Original Air Date: November 10, 1952
Ballers! This week we’re visiting “The Courtroom!” This should be an easy one, since my husband does law stuff and things. I asked him to write all the jokes for me this week but he was like, um I have to go bill hours to pay your WordPress charges (they really add up).
So I guess you’re stuck with me.
We open on Ricky primping, because he and Lucy want to look great for Fred and Ethel’s 25th anniversary. (Vivian Vance would have been 43 when this aired. Which means she would have married Fred at 18.)
I guess that makes sense. I did a lot of stupid things at 18. Once I put butterscotch pudding on my friend’s doorknob to make him think it was poop, and it sat like that in the sun all day and ants ended up making the door their own private ant farm and his mom had to basically overhaul the entire front entrance. TRUE STORY. And if I was Trump, you’d like me even more now.
Ricky and Lucy decide to carry the Mertzes’ anniversary present downstairs. It’s a huge TV, and Lucy has never lifted anything, so she’s very confused and uncomfortable. She’s like “Why do my arms have this burning sensation?” And Ricky’s like: “UNLESS YOU PUKE, FAINT, OR DIE, KEEP GOING.” Or was that The Biggest Loser?

“I broke my Little Ricky!”
Lucy: We should’ve tried this before!
Ricky: I should’ve stayed in Cuba!
Anyway they get the TV there and Fred and Ethel are ELATED. If only someone had told them TV’s just a fad.
But it doesn’t work properly when they set it up. And so Ricky goes on a mansplaining campaign and decides to fix it.
Fred: But it’s dangerous, etc.
Ricky: Oh that’s just for people who don’t know what they’re doing.
Like Ricky.
Ricky uses his balls manbrains to make up some science. As a result, the TV blows up, and Fred is furious.
Fred: Why didn’t you keep your grubby Cuban paws off it?!
Lucy: He can put his grubby Cuban paws anywhere he wants to!
Oh, Lucy? Aaaanywhereeeee???
Fred, enraged, storms upstairs and kicks in the Ricardos’ TV. And suddenly everything becomes VERY litigious. I’ll sue you, you’ll sue me – it’s like living on the Upper East Side automatically makes you a douche.

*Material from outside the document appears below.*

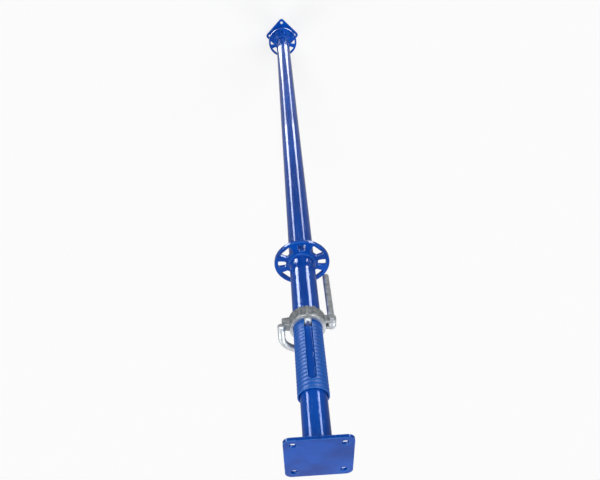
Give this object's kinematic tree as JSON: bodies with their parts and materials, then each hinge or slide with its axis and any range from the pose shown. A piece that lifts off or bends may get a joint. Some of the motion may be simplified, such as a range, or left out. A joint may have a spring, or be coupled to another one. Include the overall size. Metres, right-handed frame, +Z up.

Me, the last minute of the LOST finale.
In real life, civil court is what we might call a deep hole of constipation and garbage. You wait like 2 years, then eventually get in front of a mediator who’s like all right, let’s just call this even, since you both broke two equally valuable TVs. And in the meantime you’ve lost your friends, tenants/landlords, and sanity.
Fortunately for them, this is TV, so civil court is Disneyland without crowds.
Fast forward to the trial. Ricky has decided to defend himself and writes Lucy’s statement for her. Surely he knows you can’t win a trial just with acting skills. You also have to pay people off, silly.
Lucy lifts her skirt for the judge, who is a sick, dirty old man. I think those qualities were required for judges in the 1950s.
Fred: I object, your honor!
Judge: Objection overruled!
If Lucy’s lower leg turns the judge on so much, he’ll keel over immediately if he lives to see the internet.
Anyway then Lucy commits perjury, and it’s Ethel’s turn. She tries to show her legs to the judge.
Fred: What are you trying to do, lose the case for us?!
Former model and still gorgeous Vivian Vance survived this show. She is a hero and a legend. Most of us would be in prison by now for going completely apeshit on the whole cast and crew.

When you find out your ex changed their HBO GO password.
Let’s briefly discuss an important detail in this case: A 20’ TV back in 1952 would have cost approximately $299.95.
Today, that would be $2,681.62. So what I’d like to know is not why are they in civil court, but WHY THE HELL would Lucy and Ricky spend that much on an anniversary gift? If they have that kind of money, they really could buy this trial. Ricky could bring in OJ Simpson’s Dream Team defense and we could get some serious press for this sucker.
The judge decides to recreate the scene. He brings in his own TV. (Why he has a TV there is beyond me. I guess that’s what he does with all his spare time in civil court. He only has one case a week, or something. It’s a rigorous routine of TV, sudoku, one case, nap time.)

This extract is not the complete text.